From next year, 16-year-olds and school leavers with grades A-C in English, Maths and Science and two other GCSE or vocational qualifications at the same level will be awarded the diploma. John Patten, Secretary of State for Education, said it would provide a 'snapshot' for employers and others of what young people could do.
The Government is also considering offering vouchers to all 16- year-olds to spend on education or training. A consultancy will investigate the proposals and a pilot scheme will probably follow. Mr Patten said young adults should be able to choose how they spent money on education or training. They would be given a voucher worth the cash value of their education - perhaps about pounds 2,000.
New vocational GCSEs for 14- to 16-year-olds will be introduced and pounds 31m spent on upgrading vocational qualifications which have been criticised for their lack of rigour. The new courses, which are being designed by the School Curriculum and Assessment Authority, will be piloted in schools next year. Their introduction will be possible because Sir Ron Dearing, the authority's chairman, has cut back the compulsory curriculum between 14 and 16.

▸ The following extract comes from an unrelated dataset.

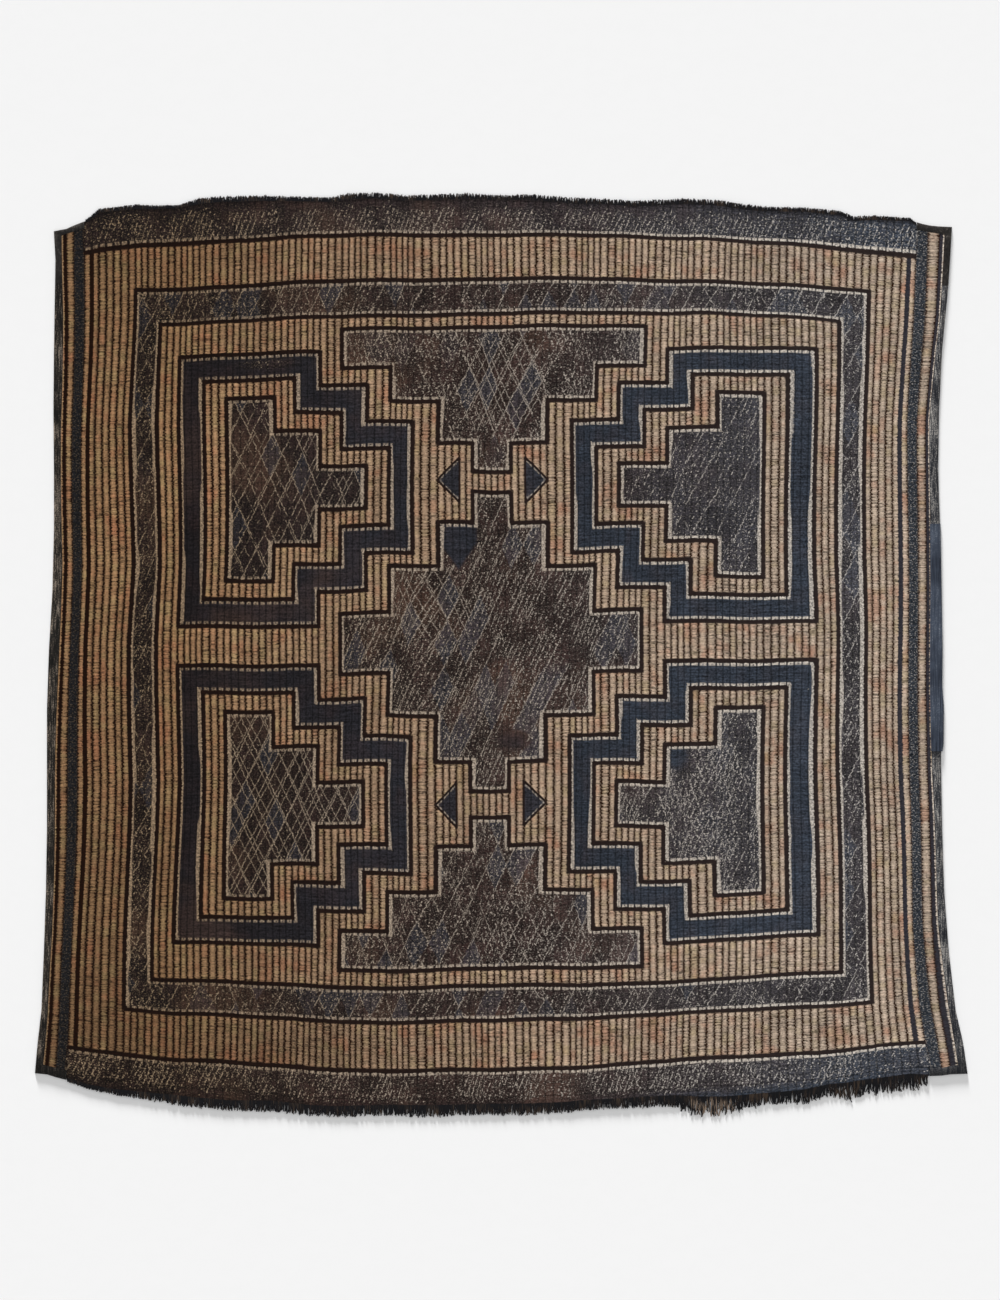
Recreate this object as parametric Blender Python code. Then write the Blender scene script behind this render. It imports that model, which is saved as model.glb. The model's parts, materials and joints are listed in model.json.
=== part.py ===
"""A reed and leather mat, lying flat.

Reeds run across the mat side by side. Leather strips run up it and draw the reeds into columns, so the
woven field is ribbed. Leather bands close its two ends and are cut into a short fringe, leather bindings
cover the ends of the reeds, with a folded cap on each top corner, and a leather mend lies over the
right-hand binding. Lengths are metres, +Z is up, and the origin lies under the middle of the mat.
"""

import random

import bmesh
import bpy
import numpy as np

# Driving sizes
COLUMNS = 124
GROOVE_HEIGHT = 0.0030
COLUMN_HEIGHT = 0.0040
BINDING_WIDTH = 0.0170
BAND_HEIGHT = 0.0032
MEND_THICKNESS = 0.0012
MEND_OVERHANG = 0.0012
GAP = 0.0003
MEND_GAP = 0.0004

# Fringe
TOP_STRANDS = 122
BOTTOM_STRANDS = 130
ROOT_SHARE = 0.70
TIP_SHARE = 0.55
TIP_HEIGHT = 0.0015
LENGTH_SPREAD = 0.22
LEAN_SPREAD = 0.0014
TONGUE_STEP = 0.007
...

Mr Patten said the changes would mean that: 'The 16-year-old school leaver will be as dead as a dodo by the year 2000.'
David Hunt, Secretary of State for Employment, said that pounds 300m would be spent between 1997-98 to boost vocational education and training. One of the main measures in the package will be the new 'accelerated modern apprenticeships', which will give 18- and 19-year-olds with vocational or academic A-levels an average of 18 months training, organised by employers, leading to qualifications at NVQ level three.
Mr Hunt said that by the end of the decade this would produce 30,000 extra young technicians, supervisors and craftsmen, doubling the figure already planned through modern apprenticeships aimed largely at 16- and 17-year-old school leavers. Mr Hunt also announced a pounds 63m 'training boost' for small firms so that 24,000 of their key employees could update their managerial, supervisory and technical skills.

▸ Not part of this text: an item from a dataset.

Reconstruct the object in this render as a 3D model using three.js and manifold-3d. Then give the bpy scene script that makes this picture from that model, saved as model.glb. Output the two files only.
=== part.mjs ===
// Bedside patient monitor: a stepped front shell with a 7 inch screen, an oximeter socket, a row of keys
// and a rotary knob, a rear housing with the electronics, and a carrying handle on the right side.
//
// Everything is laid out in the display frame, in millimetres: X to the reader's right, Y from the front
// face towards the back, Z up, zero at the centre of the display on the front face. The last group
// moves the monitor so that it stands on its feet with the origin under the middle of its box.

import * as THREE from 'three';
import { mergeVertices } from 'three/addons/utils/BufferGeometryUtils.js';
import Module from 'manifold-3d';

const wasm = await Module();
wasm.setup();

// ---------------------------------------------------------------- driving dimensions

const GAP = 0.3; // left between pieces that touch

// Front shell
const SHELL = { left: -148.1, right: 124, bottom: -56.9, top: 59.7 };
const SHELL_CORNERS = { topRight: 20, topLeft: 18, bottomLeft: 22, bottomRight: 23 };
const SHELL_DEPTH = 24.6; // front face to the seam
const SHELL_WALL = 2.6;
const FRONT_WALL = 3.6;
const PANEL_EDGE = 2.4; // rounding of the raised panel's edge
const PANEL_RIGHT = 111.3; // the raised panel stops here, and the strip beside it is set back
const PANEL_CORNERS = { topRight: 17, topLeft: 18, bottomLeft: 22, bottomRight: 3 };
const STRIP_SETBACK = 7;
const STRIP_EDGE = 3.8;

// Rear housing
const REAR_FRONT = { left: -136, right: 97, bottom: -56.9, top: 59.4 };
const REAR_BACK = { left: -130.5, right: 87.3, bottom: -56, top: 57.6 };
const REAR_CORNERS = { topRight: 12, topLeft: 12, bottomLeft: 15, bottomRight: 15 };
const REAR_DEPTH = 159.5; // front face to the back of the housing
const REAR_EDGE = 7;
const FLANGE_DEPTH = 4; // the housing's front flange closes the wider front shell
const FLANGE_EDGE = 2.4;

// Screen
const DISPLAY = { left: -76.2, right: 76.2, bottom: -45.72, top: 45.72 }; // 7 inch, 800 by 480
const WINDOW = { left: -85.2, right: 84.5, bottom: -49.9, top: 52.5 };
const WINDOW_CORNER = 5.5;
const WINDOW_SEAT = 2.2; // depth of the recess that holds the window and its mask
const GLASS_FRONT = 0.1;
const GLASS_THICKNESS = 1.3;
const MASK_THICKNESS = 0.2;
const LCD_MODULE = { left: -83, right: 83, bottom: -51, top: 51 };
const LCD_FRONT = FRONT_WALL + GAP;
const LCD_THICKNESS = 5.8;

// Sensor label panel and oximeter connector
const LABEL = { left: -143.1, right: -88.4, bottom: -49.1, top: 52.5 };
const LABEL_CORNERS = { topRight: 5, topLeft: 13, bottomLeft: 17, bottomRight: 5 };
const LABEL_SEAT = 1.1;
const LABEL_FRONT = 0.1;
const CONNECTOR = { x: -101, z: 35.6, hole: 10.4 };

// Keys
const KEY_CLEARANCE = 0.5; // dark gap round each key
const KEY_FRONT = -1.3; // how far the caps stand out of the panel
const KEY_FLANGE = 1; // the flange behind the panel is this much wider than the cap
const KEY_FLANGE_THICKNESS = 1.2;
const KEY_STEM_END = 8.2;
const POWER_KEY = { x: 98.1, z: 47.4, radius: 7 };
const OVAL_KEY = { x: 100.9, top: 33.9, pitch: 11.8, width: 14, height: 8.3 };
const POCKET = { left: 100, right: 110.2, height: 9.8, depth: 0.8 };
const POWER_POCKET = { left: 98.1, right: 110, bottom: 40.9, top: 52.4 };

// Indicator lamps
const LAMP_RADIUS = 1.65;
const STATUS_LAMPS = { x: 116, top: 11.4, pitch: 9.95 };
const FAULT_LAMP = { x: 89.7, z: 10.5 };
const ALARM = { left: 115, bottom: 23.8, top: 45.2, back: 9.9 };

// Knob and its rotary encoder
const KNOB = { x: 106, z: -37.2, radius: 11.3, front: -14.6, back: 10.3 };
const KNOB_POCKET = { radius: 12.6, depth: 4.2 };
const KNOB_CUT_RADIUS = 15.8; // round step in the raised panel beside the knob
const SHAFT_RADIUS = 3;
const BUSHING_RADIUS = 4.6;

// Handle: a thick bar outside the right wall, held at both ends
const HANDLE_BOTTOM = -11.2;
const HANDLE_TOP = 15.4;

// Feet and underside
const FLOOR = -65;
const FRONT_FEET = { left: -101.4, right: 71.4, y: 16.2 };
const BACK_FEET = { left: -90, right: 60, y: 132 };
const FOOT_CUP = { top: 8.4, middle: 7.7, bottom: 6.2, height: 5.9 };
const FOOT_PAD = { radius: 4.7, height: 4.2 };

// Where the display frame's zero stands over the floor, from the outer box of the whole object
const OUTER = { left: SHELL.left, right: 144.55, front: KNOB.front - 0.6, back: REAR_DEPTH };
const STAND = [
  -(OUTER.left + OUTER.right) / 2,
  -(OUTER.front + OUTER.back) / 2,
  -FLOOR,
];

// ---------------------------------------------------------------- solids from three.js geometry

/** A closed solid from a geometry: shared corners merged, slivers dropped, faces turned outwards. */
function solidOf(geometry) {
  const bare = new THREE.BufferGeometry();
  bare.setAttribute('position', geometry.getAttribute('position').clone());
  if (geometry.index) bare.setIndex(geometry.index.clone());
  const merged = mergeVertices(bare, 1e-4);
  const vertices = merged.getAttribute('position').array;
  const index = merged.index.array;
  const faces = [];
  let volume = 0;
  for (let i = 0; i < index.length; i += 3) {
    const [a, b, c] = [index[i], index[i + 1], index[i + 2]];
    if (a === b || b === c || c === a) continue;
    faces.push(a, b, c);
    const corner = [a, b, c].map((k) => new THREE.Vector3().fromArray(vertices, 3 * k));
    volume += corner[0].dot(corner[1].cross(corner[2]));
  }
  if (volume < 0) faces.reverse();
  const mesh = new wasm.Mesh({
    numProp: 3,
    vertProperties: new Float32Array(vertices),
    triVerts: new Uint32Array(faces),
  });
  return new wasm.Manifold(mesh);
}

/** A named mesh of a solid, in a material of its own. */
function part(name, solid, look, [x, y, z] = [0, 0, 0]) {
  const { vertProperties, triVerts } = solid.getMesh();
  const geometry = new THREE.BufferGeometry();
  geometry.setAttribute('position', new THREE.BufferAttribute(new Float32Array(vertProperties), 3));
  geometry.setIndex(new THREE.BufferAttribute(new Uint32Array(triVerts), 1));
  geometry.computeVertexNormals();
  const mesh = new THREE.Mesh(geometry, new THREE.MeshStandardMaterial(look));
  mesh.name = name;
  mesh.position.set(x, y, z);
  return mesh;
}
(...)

The White Paper produced markedly different reactions from the Labour Party and the TUC. While John Prescott, Labour employment spokesman, denounced the document as 'irrelevant', John Monks, general secretary of the TUC, said it was a 'welcome shift' in the Government's approach to industrial competitiveness.
'The Government is beginning to face up to the importance of a strong industrial sector, especially in manufacturing,' Mr Monks said.
The White Paper promises better careers advice for young people from the age of 13. The Government will spent pounds 87m over three years to provide extra training for careers teachers and careers officers. Pupils will also receive at least one week's work experience before they leave, with the help of pounds 23m extra funding.
Newly appointed head teachers will receive vouchers worth pounds 2,500 over two years for training in leadership and management.
Doug McAvoy, general secretary of the National Union of Teachers, said the changes were 'purely cosmetic' without resources to carry them through.